■ INSTRUCTION
Give all of the lines again, with nothing added or dropped.

■ DATA SEGMENT

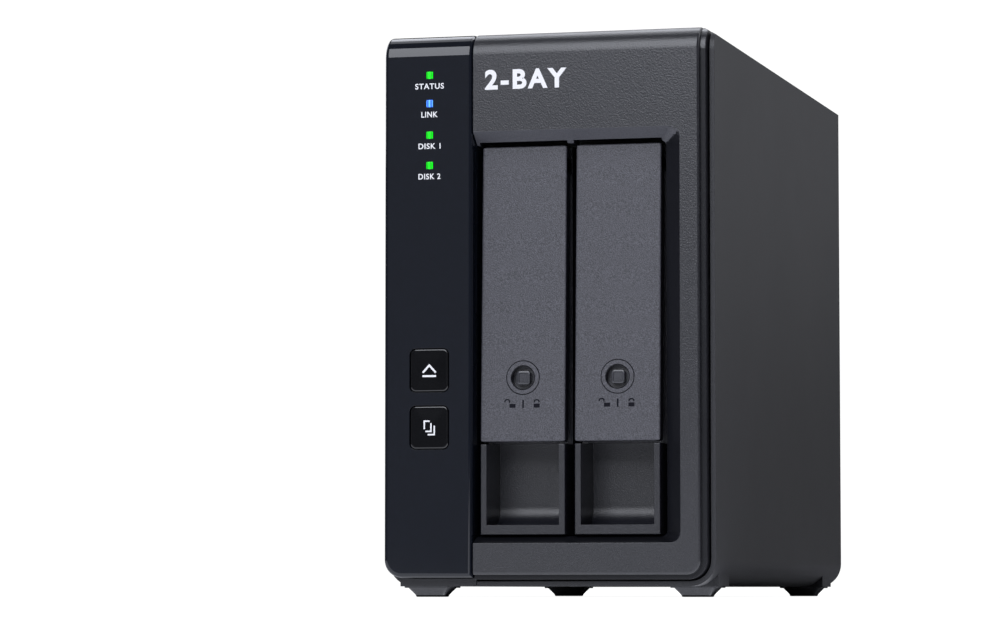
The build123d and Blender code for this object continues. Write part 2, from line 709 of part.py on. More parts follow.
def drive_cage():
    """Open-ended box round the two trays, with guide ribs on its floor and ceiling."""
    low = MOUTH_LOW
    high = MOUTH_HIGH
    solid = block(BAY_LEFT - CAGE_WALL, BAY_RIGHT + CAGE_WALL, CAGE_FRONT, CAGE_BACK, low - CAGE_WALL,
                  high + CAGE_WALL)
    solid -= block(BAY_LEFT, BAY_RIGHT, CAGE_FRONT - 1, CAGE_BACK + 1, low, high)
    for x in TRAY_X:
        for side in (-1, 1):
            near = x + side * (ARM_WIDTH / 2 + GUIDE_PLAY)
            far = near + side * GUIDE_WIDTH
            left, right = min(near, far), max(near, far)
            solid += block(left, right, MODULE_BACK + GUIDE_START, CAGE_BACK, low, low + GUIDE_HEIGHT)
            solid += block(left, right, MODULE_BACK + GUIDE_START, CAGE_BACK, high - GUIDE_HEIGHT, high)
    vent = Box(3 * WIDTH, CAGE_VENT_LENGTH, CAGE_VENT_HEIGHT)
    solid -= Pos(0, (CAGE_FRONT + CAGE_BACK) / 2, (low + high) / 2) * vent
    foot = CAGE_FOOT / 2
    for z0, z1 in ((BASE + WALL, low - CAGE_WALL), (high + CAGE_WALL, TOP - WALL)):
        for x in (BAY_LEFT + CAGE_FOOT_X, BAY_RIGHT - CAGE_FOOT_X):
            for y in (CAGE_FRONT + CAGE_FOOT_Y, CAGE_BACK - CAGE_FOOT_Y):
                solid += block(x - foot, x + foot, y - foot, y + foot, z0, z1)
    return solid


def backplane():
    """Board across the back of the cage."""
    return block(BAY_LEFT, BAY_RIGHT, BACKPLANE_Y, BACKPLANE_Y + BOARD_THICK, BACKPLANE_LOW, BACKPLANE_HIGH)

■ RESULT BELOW
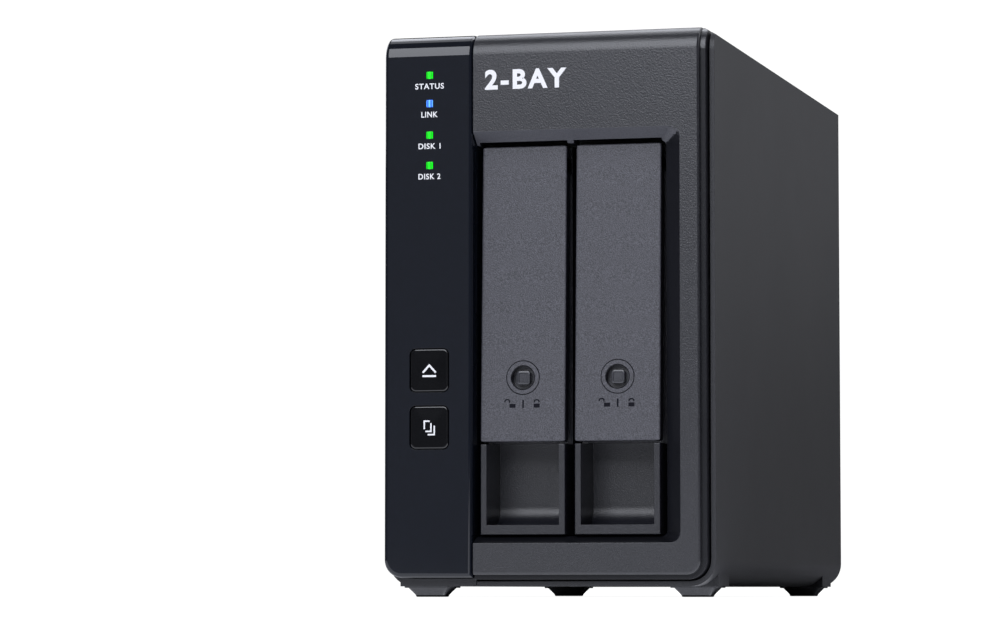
The build123d and Blender code for this object continues. Write part 2, from line 709 of part.py on. More parts follow.
def drive_cage():
    """Open-ended box round the two trays, with guide ribs on its floor and ceiling."""
    low = MOUTH_LOW
    high = MOUTH_HIGH
    solid = block(BAY_LEFT - CAGE_WALL, BAY_RIGHT + CAGE_WALL, CAGE_FRONT, CAGE_BACK, low - CAGE_WALL,
                  high + CAGE_WALL)
    solid -= block(BAY_LEFT, BAY_RIGHT, CAGE_FRONT - 1, CAGE_BACK + 1, low, high)
    for x in TRAY_X:
        for side in (-1, 1):
            near = x + side * (ARM_WIDTH / 2 + GUIDE_PLAY)
            far = near + side * GUIDE_WIDTH
            left, right = min(near, far), max(near, far)
            solid += block(left, right, MODULE_BACK + GUIDE_START, CAGE_BACK, low, low + GUIDE_HEIGHT)
            solid += block(left, right, MODULE_BACK + GUIDE_START, CAGE_BACK, high - GUIDE_HEIGHT, high)
    vent = Box(3 * WIDTH, CAGE_VENT_LENGTH, CAGE_VENT_HEIGHT)
    solid -= Pos(0, (CAGE_FRONT + CAGE_BACK) / 2, (low + high) / 2) * vent
    foot = CAGE_FOOT / 2
    for z0, z1 in ((BASE + WALL, low - CAGE_WALL), (high + CAGE_WALL, TOP - WALL)):
        for x in (BAY_LEFT + CAGE_FOOT_X, BAY_RIGHT - CAGE_FOOT_X):
            for y in (CAGE_FRONT + CAGE_FOOT_Y, CAGE_BACK - CAGE_FOOT_Y):
                solid += block(x - foot, x + foot, y - foot, y + foot, z0, z1)
    return solid


def backplane():
    """Board across the back of the cage."""
    return block(BAY_LEFT, BAY_RIGHT, BACKPLANE_Y, BACKPLANE_Y + BOARD_THICK, BACKPLANE_LOW, BACKPLANE_HIGH)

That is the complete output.